Ein Arrangement ist denkbar, das beiden Seiten (und noch einer dritten) Vorteile brachte. Die Unterworfenen und die neuen Oberherren verständigten sich auf einen intensiven Handelsaustausch mit dem Schwerpunkt Kupfer und die erfahrene phönikische Kolonie Zyperns organisierte die Abwicklung der Warentransfers.
Die "assyrische Epoche" der Insel wird bis zum Kollaps des Assyrischen Reiches (612 v. Chr.) Bestand gehabt haben.

Ägypter

Alle nahöstlichen Machthaber, die je die Hand nach Zypern ausstreckten, konnten die Erfahrung machen, dass die Insulaner willens waren, mit ihnen überlegenen fremden Mächten gemeinsame Sache zu machen, sich geschmeidig den wechselnden Großwetterlagen anzupassen. Das war nicht anders, als der ägyptische Pharao Amasis um 570 v. Chr. die Insel seiner Oberhoheit unterstellte. Die ägyptische Episode währte nur wenige Jahrzehnte und hinterließ nur flüchtige Spuren, namentlich in der Gestaltung von Skulpturen und Kleinkunst. Die Fremden vom Nil räumten die Insel, als das aufstrebende Persische Reich ihre Heimat bedrohte.

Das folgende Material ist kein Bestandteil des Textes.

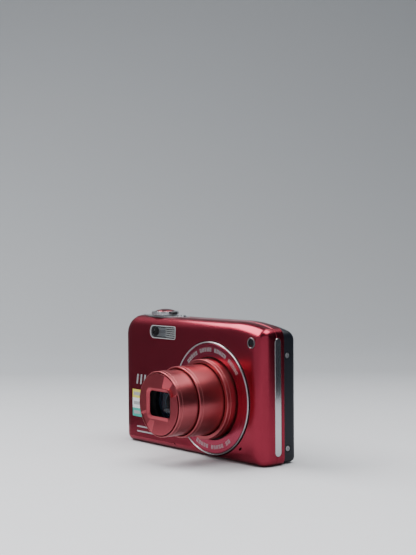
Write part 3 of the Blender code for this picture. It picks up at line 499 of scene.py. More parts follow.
def casing_rings(face_y, seam_y, rounding, base, wall, steps=14):
    """Outlines from the softened seam edge to the rounded face, each wall further in."""
    inward = 1 if face_y < seam_y else -1
    rim = [casing_ring(seam_y, even_inset(base, RIM if wall == 0 else wall)),
           casing_ring(seam_y - inward * RIM, even_inset(base, wall))]
    deepest = max(rounding.values()) - wall
    rings = rim if wall == 0 else rim[:1]
    for step in reversed(range(steps + 1)):
        depth = deepest * (1 - math.cos(math.pi / 2 * step / steps))
        sides = {}
        for side, radius in rounding.items():
            sides[side] = base[side] + wall + edge_gap(radius - wall, depth)
        rings.append(casing_ring(face_y + inward * (wall + depth), sides))
    return rings


def cup(face_y, seam_y, rounding, base):
    """A casing half: a face with rounded edges and walls that run to the seam."""
    outer = casing_rings(face_y, seam_y, rounding, base, 0)
    inner = casing_rings(face_y, seam_y, rounding, base, WALL, 6)
    return stack(list(reversed(inner)) + outer)


def pointed_oval(margin, low, high, steps=32):
    """The pointed oval of the control plate, seen from above."""
    x_limits, y_limits, _ = limits("control_plate")
    x, y = middle(x_limits), middle(y_limits)
    length = (x_limits[1] - x_limits[0]) / 2 + margin
    width = (y_limits[1] - y_limits[0]) / 2 + margin
    radius = (length ** 2 + width ** 2) / (2 * width)
    half = math.degrees(math.asin(length / radius))
    rear = arc((x, y + width - radius), radius, 90 - half, 90 + half, steps)
    front = arc((x, y - width + radius), radius, 270 - half, 270 + half, steps)
    return prism(rear[:-1] + front[:-1], low, high, "Z")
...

Die dynamische wirtschaftliche Entwicklung Zyperns unter dem Einfluss phönikischen und assyrischen "Managements" förderte den Urbanisierungsprozess, ließ sieben bis maximal elf unabhängige Stadtkönigreiche entstehen, die das Inselterritorium unter sich aufteilten. Und es waren wie schon im 13. und 12. Jahrhundert die Bodenschätze der Insel, deren Nutzung den Fortschritt brachte, das Land öffnete. Wieder trafen sich hier West und Ost, Ägäisraum und nahöstliche Staatenwelt, Begegnungen, die dem Land einen kosmopolitischen und doch unverwechselbar zyprischen Charakter gaben.